On June 16, the Plenum of the Supreme Court of the Russian Federation made historic changes to judicial practice, officially recognizing digital currency, digital rights, and digital rubles as objects of theft. This decision essentially closes the legal vacuum that previously allowed criminals to evade responsibility under articles on theft and robbery. The court also clarified that the moment of completion of theft of non-cash funds is the moment they are debited from the victim's account.

This is a crucial step towards forming a full-fledged legal environment in the Russian Federation. Law enforcement now has a clear tool for qualifying crimes involving cryptocurrencies, which should increase investor protection.

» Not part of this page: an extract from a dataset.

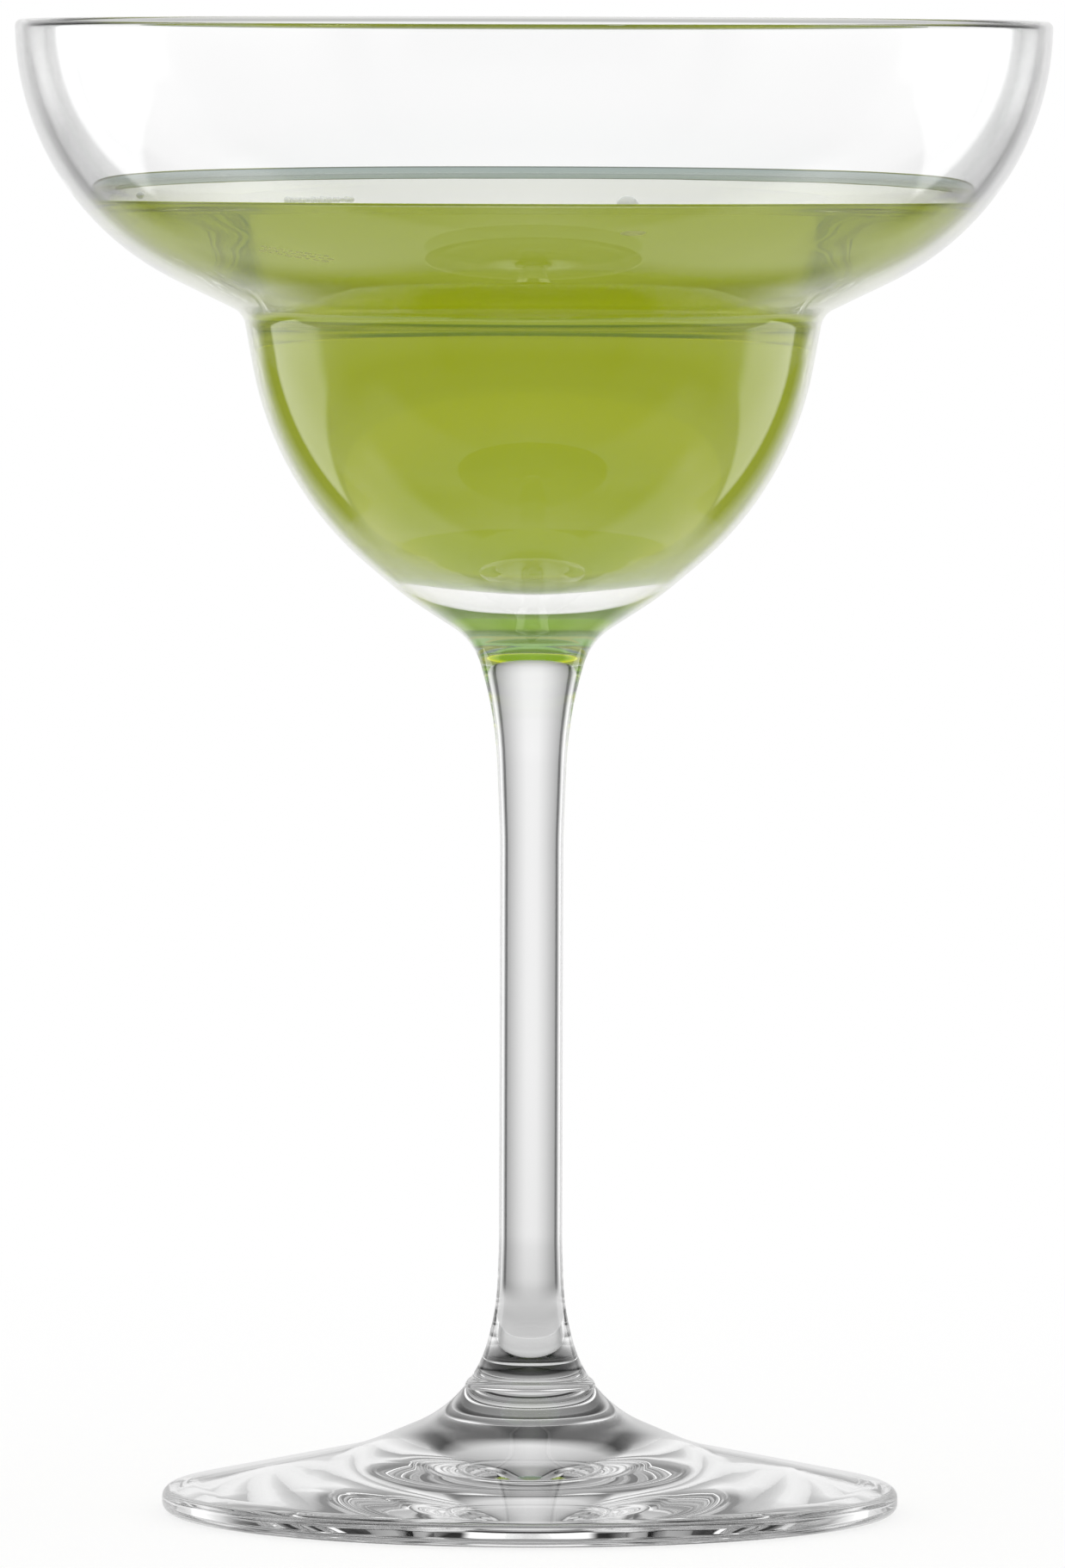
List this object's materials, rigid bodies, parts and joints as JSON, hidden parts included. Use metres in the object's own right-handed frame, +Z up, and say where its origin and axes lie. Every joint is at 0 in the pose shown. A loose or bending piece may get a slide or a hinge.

Europe: ESMA Issues an Ultimatum

From July 1, 2025, all crypto companies without a MiCA license are required to cease servicing clients from the European Union. ESMA has already demanded that operators prepare plans for winding down their businesses. According to estimates, only 194 companies out of approximately 3,000 operating in the region have received licenses. It is expected that up to 75% of old platforms will leave the EU market. For users, this means account blocking and the need to urgently withdraw funds from unprepared platforms.

Expert Opinion

The week clearly demonstrated that the market is in a phase of uncertainty. Bitcoin is treading water, reacting to geopolitical news but failing to find its own momentum. Regulatory changes in the Russian Federation and the EU, on the contrary, are long-term and fundamental in nature. Recognizing cryptocurrency as an object of theft in Russia is not just a legal formality, but a sign of market maturity that is beginning to integrate into the legal framework. The European MiCA cleanup, although painful now, will in the long run create a more transparent and secure environment for institutional players. Investors should prepare for a period of increased volatility and closely monitor the dynamics of ETF outflows — this is a key indicator of "smart money" sentiment.